Helps us understand the data we have processed. The third cell creates a list of all notes found in the dataset, creates a set of unique notes, and prints the number of unique notes found in the music. Note that the term “unique notes” includes chords in this example, because the program found 316 unique “notes” and a full-size piano has 88 keys. The fourth cell counts the frequency of each note/chord in the dataset and creates a dictionary from the results. It iterates through the items of the dictionary and creates a list of the frequencies. These frequencies are plotted in a histogram. The histogram shows a small portion of the notes are repeated with a high frequency. The fifth cell decides to focus on these frequent notes, creating a new list of notes if they occur over 50 times in the music. 

In [None]:
new_music = []

for notes in notes_array:
  temp = []
  for note_ in notes:
    if note_ in frequent_notes:
      temp.append(note_)
  new_music.append(temp)

new_music = np.array(new_music)      

Creates a new, concise dataset to be used for the rest of the program, because it contains only the most frequent notes/chords from the original dataset. 

In [None]:
timesteps = 32
x = []
y = []

for note_ in new_music:
  for i in range(0, len(note_) - timesteps, 1):

    input_ = note_[i : i + timesteps]
    output_ = note_[i + timesteps]

    x.append(input_)
    y.append(output_)

x = np.array(x)
y = np.array(y)    

Treats the music as a time series, defining the window as 32 notes and the answer as the 33rd. It iterates over the new dataset using this window and saves these slices to x (the 32 notes) and y (the 33rd note) numpy arrays. 

In [None]:
unique_x = list(set(x.ravel()))
x_note_to_int = dict((note_, number) for number, note_ in enumerate(unique_x))

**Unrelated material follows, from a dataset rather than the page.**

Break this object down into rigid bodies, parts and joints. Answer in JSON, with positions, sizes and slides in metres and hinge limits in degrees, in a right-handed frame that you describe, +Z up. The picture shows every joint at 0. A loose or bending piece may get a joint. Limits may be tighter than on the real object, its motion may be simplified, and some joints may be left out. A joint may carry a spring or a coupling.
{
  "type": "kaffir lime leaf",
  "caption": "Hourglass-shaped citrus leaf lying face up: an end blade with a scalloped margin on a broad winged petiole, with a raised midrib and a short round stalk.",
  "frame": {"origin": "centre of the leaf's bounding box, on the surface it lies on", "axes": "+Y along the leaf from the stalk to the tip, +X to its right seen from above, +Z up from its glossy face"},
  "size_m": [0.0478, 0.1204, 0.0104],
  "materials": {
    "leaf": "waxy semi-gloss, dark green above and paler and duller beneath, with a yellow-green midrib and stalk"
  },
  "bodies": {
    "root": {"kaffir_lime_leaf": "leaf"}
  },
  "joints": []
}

Creates a set from the flattened x array. It uses this set to assign a unique number to each note found in the x array. The assigned number is pulled from the enumerate function called in the second row of the cell. 

In [None]:
x_seq = []

for i in x:
  temp = []
  for j in i:
    temp.append(x_note_to_int[j])
  x_seq.append(temp)

x_seq = np.array(x_seq)   

Uses the dictionary generated in the previous cell to create a new array that contains the same information as the previous x array, but this time the notes are represented by unique numbers instead of strings (“E4” for example). We have vectorized our data, so we now have lists of 32 numbers that will be used to predict the 33rd number that should follow. 

In [None]:
unique_y = list(set(y))
y_note_to_int = dict((note_, number) for number, note_ in enumerate(unique_y))
y_seq = np.array([y_note_to_int[i] for i in y])

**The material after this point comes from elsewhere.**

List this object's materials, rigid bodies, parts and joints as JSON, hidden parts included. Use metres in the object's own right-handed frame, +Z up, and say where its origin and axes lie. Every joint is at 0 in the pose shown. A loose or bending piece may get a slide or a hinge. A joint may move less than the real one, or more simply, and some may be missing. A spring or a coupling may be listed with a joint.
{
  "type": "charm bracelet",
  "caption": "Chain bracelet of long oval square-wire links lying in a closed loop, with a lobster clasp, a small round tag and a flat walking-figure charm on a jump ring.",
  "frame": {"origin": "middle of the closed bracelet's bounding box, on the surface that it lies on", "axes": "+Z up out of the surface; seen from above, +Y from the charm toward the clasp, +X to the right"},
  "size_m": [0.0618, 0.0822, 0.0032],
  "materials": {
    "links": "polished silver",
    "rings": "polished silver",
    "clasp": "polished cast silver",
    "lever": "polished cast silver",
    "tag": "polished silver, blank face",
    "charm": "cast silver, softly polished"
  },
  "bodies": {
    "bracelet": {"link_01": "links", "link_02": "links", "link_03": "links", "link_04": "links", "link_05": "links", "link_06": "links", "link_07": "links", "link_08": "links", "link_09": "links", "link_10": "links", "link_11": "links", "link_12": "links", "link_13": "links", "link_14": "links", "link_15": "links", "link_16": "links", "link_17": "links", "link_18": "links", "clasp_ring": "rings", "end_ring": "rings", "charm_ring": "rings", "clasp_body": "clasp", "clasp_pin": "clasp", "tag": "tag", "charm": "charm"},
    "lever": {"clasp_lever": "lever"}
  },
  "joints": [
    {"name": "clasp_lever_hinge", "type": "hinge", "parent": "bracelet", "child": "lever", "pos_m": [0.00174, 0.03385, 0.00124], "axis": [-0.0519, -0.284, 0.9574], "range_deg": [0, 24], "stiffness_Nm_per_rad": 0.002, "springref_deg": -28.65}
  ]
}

Performs the vectorization of the y values, matching the process we used to vectorize the x values. 

In [None]:
from sklearn.model_selection import train_test_split
x_tr, x_val, y_tr, y_val = train_test_split(x_seq, y_seq, test_size = 0.2, random_state=42)

In [None]:
x_tr = np.array(x_tr)
x_val = np.array(x_val)

x_tr = np.expand_dims(x_tr, 1)
x_val = np.expand_dims(x_val, 1)

In [None]:
x_tr = x_tr.astype("float32")
x_val = x_val.astype("float32")
y_tr = y_tr.astype("float32")
y_val = y_val.astype("float32")

Splits our data into train and validation sets. The following cell recasts our x arrays as numpy arrays and expands their dimensions, so they are the correct shape for the LSTM in our model. The final cell turns every value into a float (the model was picky about this). 

In [None]:
x_tr.dtype

In [None]:
from tensorflow.keras import Sequential
from tensorflow.keras.layers import LSTM, Dense

num_notes = len(frequent_notes)

def lstm():
  model = Sequential()
  model.add(LSTM(128, return_sequences=True))
  model.add(LSTM(128))
  model.add(Dense(256, activation="relu"))
  model.add(Dense(num_notes, activation="softmax"))
  model.compile(optimizer="adam", loss="sparse_categorical_crossentropy")
  return model

Defines our basic LSTM model. It creates a variable equal to the number of possible outcomes for our model. It is a sequential model, with two LSTM layers stacked on top of each other. These are followed by a Dense layer, and then a final Dense layer of size “possible outcomes”. Our final Dense layer has activation “softmax”, so it will assign each possible outcome a probability between 0 and 1 that the next note/chord in the series will be that one. 

In [None]:
from tensorflow.keras.callbacks import ModelCheckpoint
mc = ModelCheckpoint("best_model.h5", monitop="val_loss", mode="min", save_best_only=True, verbose=1)

In [None]:
history = lstm().fit(x_tr, y_tr, batch_size=128, epochs=50, validation_data=(x_val, y_val), verbose=1, callbacks=[mc])

Defines a callback that will be used to save the current version of the model during training only if it outperforms the previous best model. The following cell trains our model on the data we prepared.